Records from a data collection
════════════════════
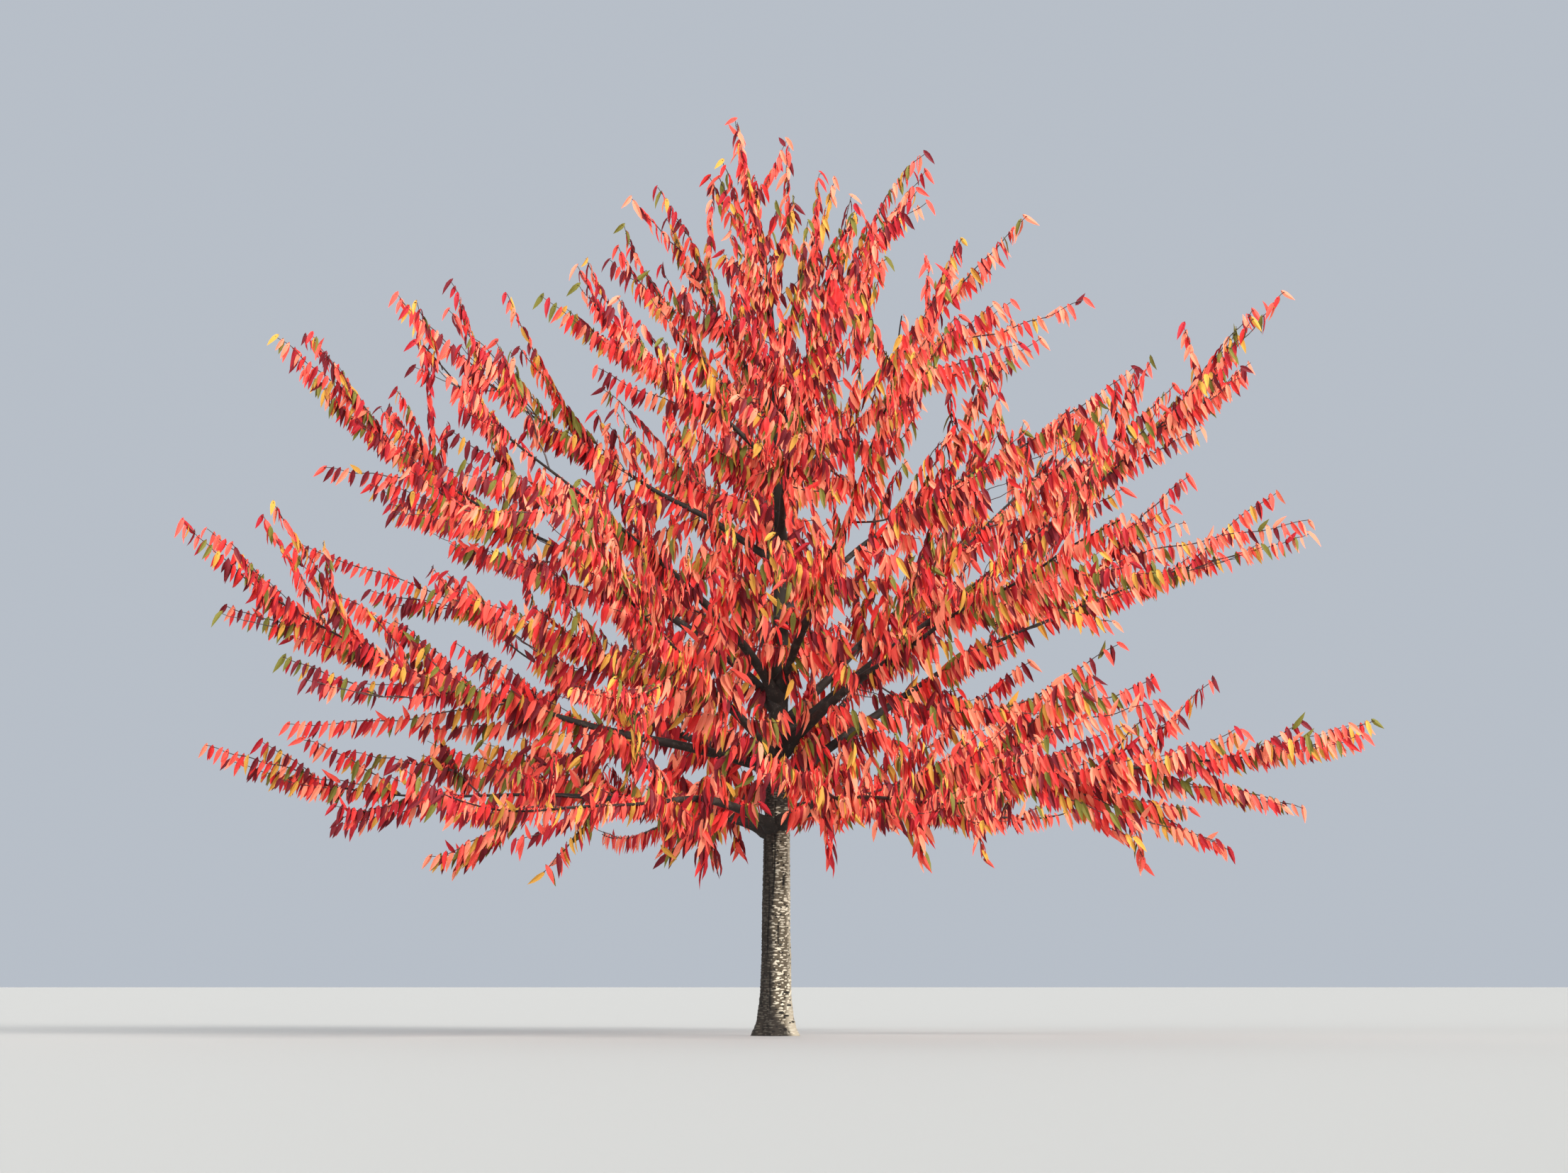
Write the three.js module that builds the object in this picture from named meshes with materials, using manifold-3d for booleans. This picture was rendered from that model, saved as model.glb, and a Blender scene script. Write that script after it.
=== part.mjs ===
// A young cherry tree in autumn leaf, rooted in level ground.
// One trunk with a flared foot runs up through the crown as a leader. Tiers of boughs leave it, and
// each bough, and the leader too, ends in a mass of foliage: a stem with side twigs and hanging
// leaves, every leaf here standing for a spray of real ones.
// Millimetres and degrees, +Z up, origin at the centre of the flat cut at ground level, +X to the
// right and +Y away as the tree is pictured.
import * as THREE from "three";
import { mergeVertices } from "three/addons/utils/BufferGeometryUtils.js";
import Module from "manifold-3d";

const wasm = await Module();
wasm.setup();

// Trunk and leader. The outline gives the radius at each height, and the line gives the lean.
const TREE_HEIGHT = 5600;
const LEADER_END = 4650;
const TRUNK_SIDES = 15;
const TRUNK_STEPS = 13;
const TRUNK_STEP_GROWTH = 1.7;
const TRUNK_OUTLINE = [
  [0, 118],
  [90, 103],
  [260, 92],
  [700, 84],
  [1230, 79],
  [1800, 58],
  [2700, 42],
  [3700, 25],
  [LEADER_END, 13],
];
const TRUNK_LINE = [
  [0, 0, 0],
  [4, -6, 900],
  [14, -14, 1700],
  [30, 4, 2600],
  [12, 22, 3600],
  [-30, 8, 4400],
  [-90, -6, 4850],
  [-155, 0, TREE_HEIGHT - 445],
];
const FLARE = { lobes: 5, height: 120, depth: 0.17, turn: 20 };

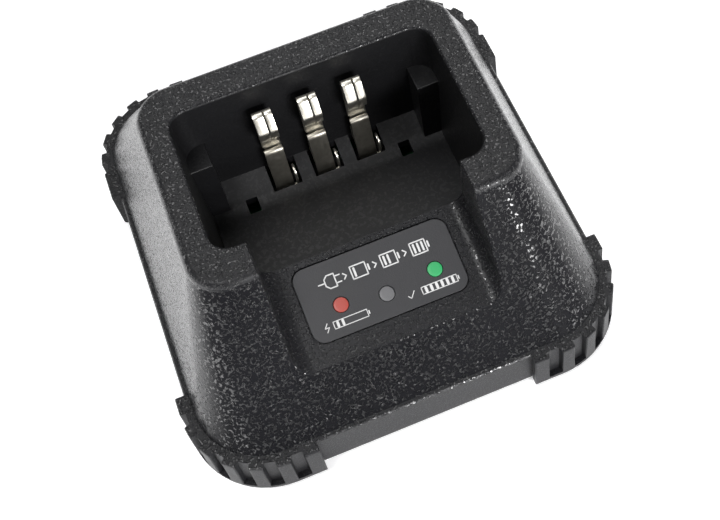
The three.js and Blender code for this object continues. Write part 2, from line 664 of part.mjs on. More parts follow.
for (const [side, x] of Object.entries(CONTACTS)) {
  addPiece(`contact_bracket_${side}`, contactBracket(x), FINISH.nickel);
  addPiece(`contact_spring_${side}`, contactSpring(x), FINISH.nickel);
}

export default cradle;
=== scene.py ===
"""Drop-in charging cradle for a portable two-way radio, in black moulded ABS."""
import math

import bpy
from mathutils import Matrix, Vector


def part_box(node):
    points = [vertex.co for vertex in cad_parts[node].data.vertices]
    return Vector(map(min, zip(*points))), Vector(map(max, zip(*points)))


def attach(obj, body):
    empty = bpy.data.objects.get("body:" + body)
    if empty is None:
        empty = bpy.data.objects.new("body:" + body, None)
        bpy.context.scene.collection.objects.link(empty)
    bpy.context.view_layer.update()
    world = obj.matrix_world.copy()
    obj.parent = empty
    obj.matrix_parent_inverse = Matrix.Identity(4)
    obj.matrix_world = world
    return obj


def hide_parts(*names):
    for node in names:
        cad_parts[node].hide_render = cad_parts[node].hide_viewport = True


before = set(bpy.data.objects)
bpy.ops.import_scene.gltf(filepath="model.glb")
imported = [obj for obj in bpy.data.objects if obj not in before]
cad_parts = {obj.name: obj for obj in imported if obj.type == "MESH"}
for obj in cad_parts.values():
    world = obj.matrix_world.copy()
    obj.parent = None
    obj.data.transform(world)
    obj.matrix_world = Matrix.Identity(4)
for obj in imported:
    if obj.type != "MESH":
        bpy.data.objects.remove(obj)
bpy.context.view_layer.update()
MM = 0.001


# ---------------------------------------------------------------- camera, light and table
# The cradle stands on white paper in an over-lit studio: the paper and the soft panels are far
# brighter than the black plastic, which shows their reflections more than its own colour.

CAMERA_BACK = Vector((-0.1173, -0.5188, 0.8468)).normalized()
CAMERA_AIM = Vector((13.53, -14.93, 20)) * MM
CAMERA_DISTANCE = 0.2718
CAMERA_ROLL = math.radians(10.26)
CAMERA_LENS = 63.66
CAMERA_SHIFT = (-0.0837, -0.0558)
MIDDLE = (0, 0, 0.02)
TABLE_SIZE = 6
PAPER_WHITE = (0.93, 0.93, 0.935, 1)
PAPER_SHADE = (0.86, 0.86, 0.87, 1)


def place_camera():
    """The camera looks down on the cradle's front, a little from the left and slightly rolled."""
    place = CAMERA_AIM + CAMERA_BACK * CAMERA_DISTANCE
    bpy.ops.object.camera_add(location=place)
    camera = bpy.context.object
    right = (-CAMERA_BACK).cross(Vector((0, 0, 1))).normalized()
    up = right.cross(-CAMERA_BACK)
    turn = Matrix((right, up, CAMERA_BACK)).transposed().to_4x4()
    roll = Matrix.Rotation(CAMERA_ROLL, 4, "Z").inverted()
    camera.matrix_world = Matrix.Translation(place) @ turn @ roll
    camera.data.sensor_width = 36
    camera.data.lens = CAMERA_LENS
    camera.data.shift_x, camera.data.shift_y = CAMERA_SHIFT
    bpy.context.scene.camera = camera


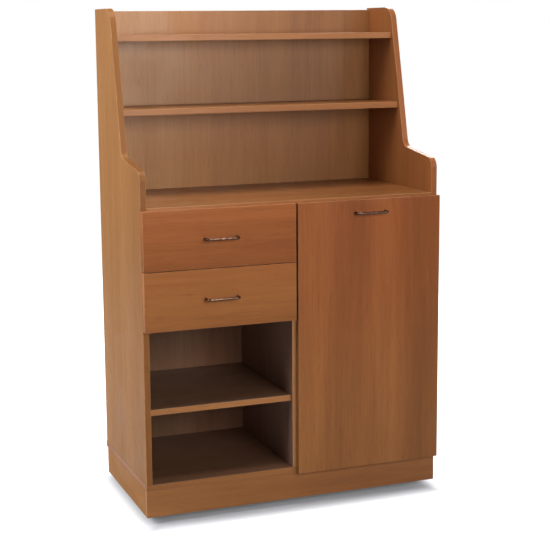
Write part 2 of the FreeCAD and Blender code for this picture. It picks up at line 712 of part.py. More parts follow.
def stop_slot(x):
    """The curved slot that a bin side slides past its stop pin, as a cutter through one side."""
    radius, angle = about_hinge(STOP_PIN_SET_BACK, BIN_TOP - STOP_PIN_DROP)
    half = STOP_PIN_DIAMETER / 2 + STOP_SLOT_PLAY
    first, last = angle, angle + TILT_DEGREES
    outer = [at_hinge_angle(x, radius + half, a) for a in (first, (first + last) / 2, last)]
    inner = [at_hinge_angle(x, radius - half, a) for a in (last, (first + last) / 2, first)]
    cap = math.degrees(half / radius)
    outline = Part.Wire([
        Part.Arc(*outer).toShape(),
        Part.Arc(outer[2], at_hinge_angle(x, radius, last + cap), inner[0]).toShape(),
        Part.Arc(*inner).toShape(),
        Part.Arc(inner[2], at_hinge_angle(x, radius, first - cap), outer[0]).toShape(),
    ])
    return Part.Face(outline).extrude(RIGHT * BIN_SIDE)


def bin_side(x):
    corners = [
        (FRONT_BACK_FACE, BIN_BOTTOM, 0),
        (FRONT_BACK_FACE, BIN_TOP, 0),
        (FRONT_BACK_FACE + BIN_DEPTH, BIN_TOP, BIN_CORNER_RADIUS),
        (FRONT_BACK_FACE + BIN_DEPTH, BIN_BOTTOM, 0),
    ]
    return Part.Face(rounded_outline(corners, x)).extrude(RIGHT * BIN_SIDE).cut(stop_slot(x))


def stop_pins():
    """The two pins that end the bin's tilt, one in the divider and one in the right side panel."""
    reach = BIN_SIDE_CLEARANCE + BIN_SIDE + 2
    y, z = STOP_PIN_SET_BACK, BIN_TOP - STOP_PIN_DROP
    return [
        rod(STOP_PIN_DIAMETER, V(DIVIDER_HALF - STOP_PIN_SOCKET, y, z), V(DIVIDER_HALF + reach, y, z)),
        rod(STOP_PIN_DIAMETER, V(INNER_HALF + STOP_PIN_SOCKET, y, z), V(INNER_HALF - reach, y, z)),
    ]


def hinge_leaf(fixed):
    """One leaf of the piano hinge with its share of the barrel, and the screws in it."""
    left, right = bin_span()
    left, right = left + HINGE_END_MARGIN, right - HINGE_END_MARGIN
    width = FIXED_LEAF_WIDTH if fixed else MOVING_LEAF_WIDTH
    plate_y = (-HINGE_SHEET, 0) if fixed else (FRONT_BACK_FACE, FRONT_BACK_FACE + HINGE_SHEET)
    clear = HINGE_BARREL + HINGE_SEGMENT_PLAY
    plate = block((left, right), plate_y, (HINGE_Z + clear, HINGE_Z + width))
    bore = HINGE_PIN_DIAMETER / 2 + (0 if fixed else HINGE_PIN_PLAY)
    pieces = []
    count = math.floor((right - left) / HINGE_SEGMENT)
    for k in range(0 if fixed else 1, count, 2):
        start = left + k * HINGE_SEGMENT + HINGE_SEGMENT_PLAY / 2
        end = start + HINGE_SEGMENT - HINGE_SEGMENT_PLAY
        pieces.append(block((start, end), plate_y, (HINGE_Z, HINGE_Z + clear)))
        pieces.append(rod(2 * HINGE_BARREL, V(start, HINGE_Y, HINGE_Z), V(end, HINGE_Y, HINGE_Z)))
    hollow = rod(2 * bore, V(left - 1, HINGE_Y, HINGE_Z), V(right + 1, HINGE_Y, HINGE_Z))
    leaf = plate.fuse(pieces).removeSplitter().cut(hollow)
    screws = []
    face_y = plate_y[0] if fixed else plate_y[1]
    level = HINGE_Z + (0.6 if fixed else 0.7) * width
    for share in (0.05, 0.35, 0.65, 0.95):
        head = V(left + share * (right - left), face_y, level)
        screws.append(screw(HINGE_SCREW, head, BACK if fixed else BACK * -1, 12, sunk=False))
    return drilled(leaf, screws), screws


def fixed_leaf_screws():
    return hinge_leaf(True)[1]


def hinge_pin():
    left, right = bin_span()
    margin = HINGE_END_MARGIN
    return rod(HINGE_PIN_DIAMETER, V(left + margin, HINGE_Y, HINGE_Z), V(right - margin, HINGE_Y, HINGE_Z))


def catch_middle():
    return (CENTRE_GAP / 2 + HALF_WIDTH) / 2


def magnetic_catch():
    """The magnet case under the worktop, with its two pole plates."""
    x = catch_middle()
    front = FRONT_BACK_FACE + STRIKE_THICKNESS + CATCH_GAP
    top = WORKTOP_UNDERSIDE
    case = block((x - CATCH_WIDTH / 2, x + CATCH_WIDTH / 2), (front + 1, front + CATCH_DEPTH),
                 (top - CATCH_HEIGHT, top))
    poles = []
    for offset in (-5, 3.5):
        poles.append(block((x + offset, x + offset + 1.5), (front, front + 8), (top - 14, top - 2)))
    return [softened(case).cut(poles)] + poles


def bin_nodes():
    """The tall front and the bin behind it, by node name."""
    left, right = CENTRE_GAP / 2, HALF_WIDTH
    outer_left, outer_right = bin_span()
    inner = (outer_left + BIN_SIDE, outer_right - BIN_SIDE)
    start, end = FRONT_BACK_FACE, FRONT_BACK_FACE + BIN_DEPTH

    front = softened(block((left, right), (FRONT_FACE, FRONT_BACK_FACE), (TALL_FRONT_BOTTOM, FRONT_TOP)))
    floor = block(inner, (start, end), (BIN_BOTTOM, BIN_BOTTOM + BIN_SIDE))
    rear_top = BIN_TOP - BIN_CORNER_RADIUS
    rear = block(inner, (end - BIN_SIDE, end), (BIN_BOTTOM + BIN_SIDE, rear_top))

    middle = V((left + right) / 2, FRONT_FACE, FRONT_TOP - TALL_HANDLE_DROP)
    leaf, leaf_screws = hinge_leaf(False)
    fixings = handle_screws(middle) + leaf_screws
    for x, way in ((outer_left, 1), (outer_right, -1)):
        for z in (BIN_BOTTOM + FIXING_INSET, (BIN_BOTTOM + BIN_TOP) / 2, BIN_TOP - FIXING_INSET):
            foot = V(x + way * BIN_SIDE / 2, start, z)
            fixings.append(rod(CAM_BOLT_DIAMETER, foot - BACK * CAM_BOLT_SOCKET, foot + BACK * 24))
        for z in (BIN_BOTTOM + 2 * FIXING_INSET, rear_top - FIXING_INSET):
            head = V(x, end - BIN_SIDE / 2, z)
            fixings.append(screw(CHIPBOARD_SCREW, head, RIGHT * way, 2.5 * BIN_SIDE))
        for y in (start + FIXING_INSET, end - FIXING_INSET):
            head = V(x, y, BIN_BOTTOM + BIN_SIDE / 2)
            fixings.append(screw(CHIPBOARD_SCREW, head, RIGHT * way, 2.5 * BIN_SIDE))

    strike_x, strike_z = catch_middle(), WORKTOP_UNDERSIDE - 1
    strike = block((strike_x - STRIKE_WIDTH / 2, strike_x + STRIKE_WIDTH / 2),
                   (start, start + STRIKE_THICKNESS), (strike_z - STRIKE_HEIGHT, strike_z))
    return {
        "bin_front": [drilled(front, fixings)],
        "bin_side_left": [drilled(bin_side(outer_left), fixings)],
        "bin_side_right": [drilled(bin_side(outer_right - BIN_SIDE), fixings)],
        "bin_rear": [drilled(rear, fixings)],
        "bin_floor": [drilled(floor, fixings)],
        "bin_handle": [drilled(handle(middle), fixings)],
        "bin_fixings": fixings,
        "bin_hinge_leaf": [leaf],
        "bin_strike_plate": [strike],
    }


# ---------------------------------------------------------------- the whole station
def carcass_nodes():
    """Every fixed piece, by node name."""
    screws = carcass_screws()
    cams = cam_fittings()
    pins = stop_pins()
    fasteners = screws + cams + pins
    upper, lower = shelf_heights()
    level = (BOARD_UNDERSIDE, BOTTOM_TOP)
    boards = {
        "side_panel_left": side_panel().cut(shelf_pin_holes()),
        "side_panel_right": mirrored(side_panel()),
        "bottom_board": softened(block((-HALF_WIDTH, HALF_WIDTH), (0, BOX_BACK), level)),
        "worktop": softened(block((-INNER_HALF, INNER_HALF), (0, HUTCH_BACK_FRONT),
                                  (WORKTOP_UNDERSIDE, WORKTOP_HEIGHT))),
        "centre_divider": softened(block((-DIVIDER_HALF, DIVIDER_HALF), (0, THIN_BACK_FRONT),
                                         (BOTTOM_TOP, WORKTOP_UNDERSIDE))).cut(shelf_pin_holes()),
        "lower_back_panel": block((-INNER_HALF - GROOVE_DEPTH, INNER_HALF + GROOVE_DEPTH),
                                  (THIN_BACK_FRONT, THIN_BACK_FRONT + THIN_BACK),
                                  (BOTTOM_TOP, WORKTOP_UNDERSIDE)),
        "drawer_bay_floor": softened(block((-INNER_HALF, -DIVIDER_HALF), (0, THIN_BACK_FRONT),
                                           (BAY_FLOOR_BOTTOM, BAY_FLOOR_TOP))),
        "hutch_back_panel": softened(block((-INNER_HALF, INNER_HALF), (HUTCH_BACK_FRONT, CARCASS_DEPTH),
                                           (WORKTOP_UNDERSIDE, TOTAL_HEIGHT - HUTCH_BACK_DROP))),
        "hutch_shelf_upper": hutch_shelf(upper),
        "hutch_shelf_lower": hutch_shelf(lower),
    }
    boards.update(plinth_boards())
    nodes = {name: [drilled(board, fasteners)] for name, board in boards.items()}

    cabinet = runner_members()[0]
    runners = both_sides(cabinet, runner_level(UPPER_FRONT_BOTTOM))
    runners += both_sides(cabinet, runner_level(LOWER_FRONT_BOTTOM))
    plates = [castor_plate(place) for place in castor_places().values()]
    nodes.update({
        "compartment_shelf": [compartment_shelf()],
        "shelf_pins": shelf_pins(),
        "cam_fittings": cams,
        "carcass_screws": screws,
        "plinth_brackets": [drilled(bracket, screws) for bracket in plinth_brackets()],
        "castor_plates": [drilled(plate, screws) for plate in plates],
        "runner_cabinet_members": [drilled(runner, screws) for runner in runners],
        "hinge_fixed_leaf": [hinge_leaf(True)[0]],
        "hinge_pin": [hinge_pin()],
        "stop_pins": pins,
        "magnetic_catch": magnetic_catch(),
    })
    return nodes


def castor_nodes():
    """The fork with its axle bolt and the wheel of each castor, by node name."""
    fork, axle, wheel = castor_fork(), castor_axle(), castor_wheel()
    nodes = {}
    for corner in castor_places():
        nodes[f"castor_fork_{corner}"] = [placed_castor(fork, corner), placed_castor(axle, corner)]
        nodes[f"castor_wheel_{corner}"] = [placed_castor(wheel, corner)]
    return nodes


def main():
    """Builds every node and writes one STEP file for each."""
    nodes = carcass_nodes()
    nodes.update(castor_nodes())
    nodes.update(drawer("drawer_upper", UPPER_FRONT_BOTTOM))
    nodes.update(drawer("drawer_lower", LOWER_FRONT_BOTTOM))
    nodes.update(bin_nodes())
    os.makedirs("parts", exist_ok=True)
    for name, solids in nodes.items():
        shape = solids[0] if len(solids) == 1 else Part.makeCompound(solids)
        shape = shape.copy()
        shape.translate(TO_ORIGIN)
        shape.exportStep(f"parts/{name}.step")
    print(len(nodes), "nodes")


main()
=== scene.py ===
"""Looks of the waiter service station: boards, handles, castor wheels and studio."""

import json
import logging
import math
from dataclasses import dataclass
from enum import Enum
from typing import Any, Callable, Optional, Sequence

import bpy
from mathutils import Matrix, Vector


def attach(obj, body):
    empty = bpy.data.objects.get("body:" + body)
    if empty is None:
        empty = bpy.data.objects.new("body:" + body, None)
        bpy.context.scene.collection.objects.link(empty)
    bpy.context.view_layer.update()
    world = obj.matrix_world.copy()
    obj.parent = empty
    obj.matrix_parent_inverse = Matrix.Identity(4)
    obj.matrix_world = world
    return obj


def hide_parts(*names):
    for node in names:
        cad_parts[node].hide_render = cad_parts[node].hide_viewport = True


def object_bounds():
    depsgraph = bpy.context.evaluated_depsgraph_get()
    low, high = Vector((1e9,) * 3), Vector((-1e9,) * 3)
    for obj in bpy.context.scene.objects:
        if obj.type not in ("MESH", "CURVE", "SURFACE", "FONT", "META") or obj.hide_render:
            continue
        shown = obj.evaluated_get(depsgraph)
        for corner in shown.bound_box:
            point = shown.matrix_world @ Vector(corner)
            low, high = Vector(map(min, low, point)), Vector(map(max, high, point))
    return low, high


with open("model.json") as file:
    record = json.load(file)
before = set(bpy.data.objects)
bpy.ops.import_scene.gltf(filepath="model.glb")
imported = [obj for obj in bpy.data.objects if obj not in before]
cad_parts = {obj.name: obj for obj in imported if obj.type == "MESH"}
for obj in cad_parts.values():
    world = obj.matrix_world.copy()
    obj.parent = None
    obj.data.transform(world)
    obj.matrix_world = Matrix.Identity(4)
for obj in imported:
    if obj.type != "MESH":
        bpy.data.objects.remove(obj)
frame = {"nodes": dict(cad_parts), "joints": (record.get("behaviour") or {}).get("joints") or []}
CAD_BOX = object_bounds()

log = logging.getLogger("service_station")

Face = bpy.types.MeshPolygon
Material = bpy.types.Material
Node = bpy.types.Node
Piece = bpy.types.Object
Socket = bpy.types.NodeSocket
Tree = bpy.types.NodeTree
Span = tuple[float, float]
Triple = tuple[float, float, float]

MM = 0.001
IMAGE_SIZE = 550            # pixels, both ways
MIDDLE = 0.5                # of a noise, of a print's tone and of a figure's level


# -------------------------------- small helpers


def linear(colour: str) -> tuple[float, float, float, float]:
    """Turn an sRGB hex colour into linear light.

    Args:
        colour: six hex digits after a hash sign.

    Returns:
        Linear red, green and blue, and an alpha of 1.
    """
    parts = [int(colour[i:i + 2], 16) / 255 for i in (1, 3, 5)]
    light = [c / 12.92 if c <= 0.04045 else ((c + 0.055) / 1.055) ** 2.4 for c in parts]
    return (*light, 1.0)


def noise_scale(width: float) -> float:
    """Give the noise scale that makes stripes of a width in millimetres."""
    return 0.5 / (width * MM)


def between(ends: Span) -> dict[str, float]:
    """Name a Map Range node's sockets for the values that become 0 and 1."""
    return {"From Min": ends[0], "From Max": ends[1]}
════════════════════
▶ GOAL
Your task is to extract exactly the lines starting at the line with "for (const [side, x]" and ending at the line with "# brighter than", including both ends, and no other lines.

▶ ANSWER TO THE PROBLEM
for (const [side, x] of Object.entries(CONTACTS)) {
  addPiece(`contact_bracket_${side}`, contactBracket(x), FINISH.nickel);
  addPiece(`contact_spring_${side}`, contactSpring(x), FINISH.nickel);
}

export default cradle;
=== scene.py ===
"""Drop-in charging cradle for a portable two-way radio, in black moulded ABS."""
import math

import bpy
from mathutils import Matrix, Vector


def part_box(node):
    points = [vertex.co for vertex in cad_parts[node].data.vertices]
    return Vector(map(min, zip(*points))), Vector(map(max, zip(*points)))


def attach(obj, body):
    empty = bpy.data.objects.get("body:" + body)
    if empty is None:
        empty = bpy.data.objects.new("body:" + body, None)
        bpy.context.scene.collection.objects.link(empty)
    bpy.context.view_layer.update()
    world = obj.matrix_world.copy()
    obj.parent = empty
    obj.matrix_parent_inverse = Matrix.Identity(4)
    obj.matrix_world = world
    return obj


def hide_parts(*names):
    for node in names:
        cad_parts[node].hide_render = cad_parts[node].hide_viewport = True


before = set(bpy.data.objects)
bpy.ops.import_scene.gltf(filepath="model.glb")
imported = [obj for obj in bpy.data.objects if obj not in before]
cad_parts = {obj.name: obj for obj in imported if obj.type == "MESH"}
for obj in cad_parts.values():
    world = obj.matrix_world.copy()
    obj.parent = None
    obj.data.transform(world)
    obj.matrix_world = Matrix.Identity(4)
for obj in imported:
    if obj.type != "MESH":
        bpy.data.objects.remove(obj)
bpy.context.view_layer.update()
MM = 0.001


# ---------------------------------------------------------------- camera, light and table
# The cradle stands on white paper in an over-lit studio: the paper and the soft panels are far
# brighter than the black plastic, which shows their reflections more than its own colour.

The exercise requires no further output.